Unfortunately, they can’t bring in one or two exciting players to fix this thing. And punting on this core, featuring the best left-side in baseball and the best rotation the franchise has ever seen, just doesn’t make sense to do until you absolutely have to.

They’ve got to make another run with this group given a better supporting cast but they can’t pour so many resources into that supporting cast that they can’t pull the plug as early as the trade deadline next season.

That means no contracts longer than a couple of years, maximum, and no major money to any one player.

You need to bring in a couple of relievers, a couple of bats, and maybe a starter.

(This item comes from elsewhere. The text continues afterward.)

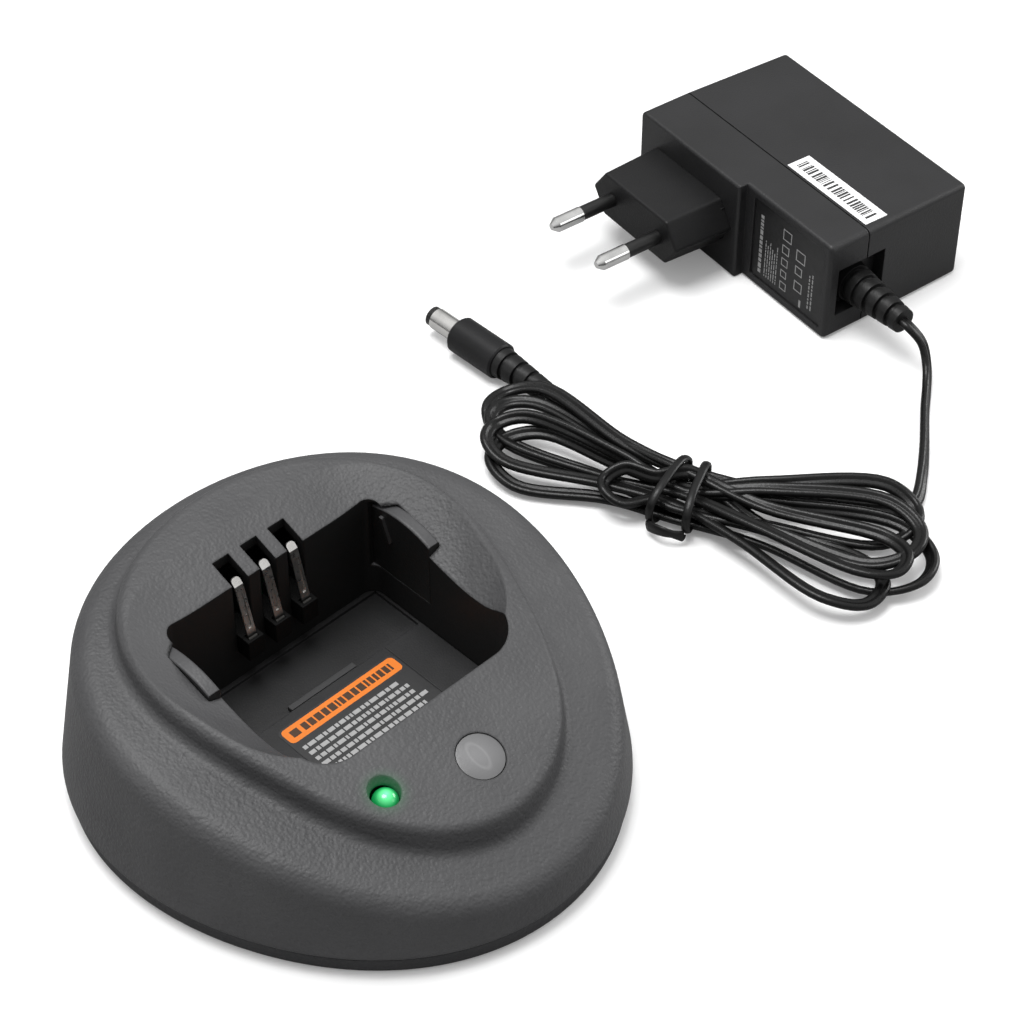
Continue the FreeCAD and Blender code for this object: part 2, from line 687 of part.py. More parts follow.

You need to attack the problem with numbers – aka depth – because regardless if the are paid like Wade Davis or Daniel Bard, you need to be able to make those decisions in the moment and ride whoever figures it out and move on from whoever doesn’t.

Its a conundrum: this team can’t be tied to anyone the way they’ve been tied to the veteran free agents who have sunk them the last several years, but they need new players somehow. It’s a tough Goldilocks zone to ask them to walk, but this is the way.

They have money to spend and open roster spots to fill. They have a strong core of good-to-great baseball players.

And they’ve got one more shot with this bunch.

Time to either finally figure it out or end this era of Rockies baseball and start the long, slow slog toward the next one.

Five Big Questions

The way I see it, the offseason boils down to five huge questions:

1. Jeff Bridich or Someone Else?

2. Trade or keep Nolan Arenado?

3. Retool or Rebuild?

4. Team President or Nah?

5. New Direction or Dig-in Traditionalism?

If they can get three out of these five questions right, they’ll be fine. If they can do better than that, maybe – just maybe – they can salvage this thing.